Graph the linear equation using the slope, and y-intercept.
y=5/6x-4
http://www.mathsisfun.com/data/grapher-equation.html
To graph the linear equation y = (5/6)x - 4 using the slope and y-intercept, follow these steps:
Step 1: Plot the y-intercept
The y-intercept is the point where the line intersects the y-axis, which is represented by the value of y when x = 0. In this case, the y-intercept is -4. So, plot the point (0, -4) on the coordinate plane.
Step 2: Determine the slope
The slope of the line represents the rate of change between the y-values and x-values. In this equation, the slope is 5/6. The slope can be visualized as the rise over run, where the numerator represents the change in the y-value and the denominator represents the change in the x-value.
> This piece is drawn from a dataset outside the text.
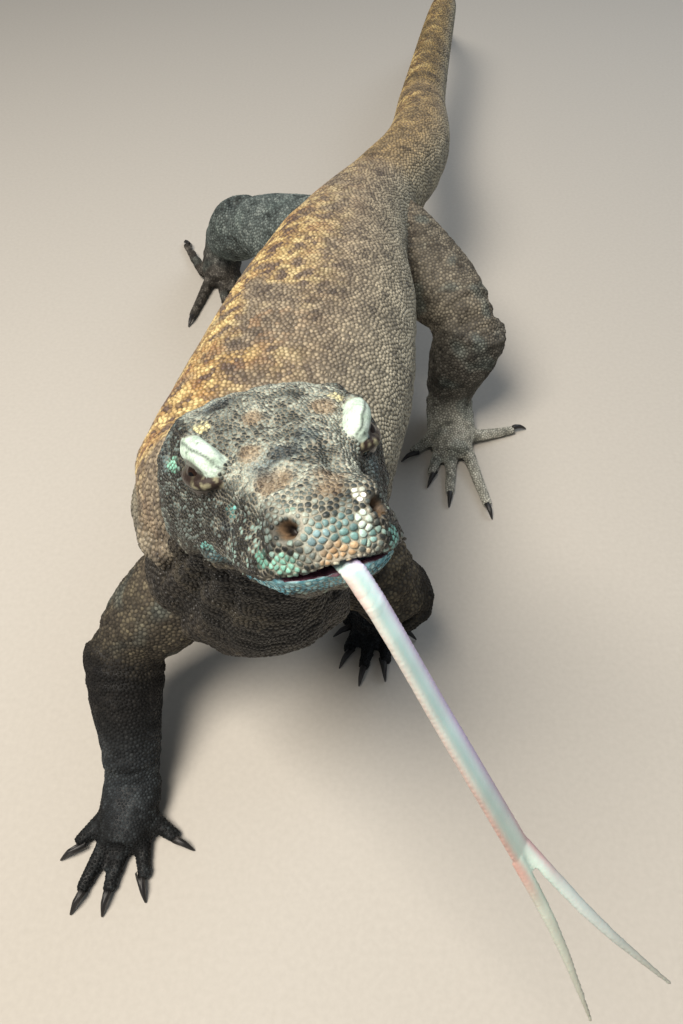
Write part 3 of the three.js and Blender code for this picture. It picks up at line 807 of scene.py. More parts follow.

Step 3: Use the slope to find additional points
To find additional points on the line, start at the y-intercept point (0, -4). Then, using the slope of 5/6, identify another point by moving 5 units up and 6 units to the right (or alternatively, move 5 units down and 6 units to the left). Plot this point.
Step 4: Connect the points
Once you have plotted the y-intercept and one additional point, draw a straight line that passes through these two points. This line represents the graph of the linear equation y = (5/6)x - 4.
Your final graph should be a straight line that passes through the points (0, -4) and (6, 1).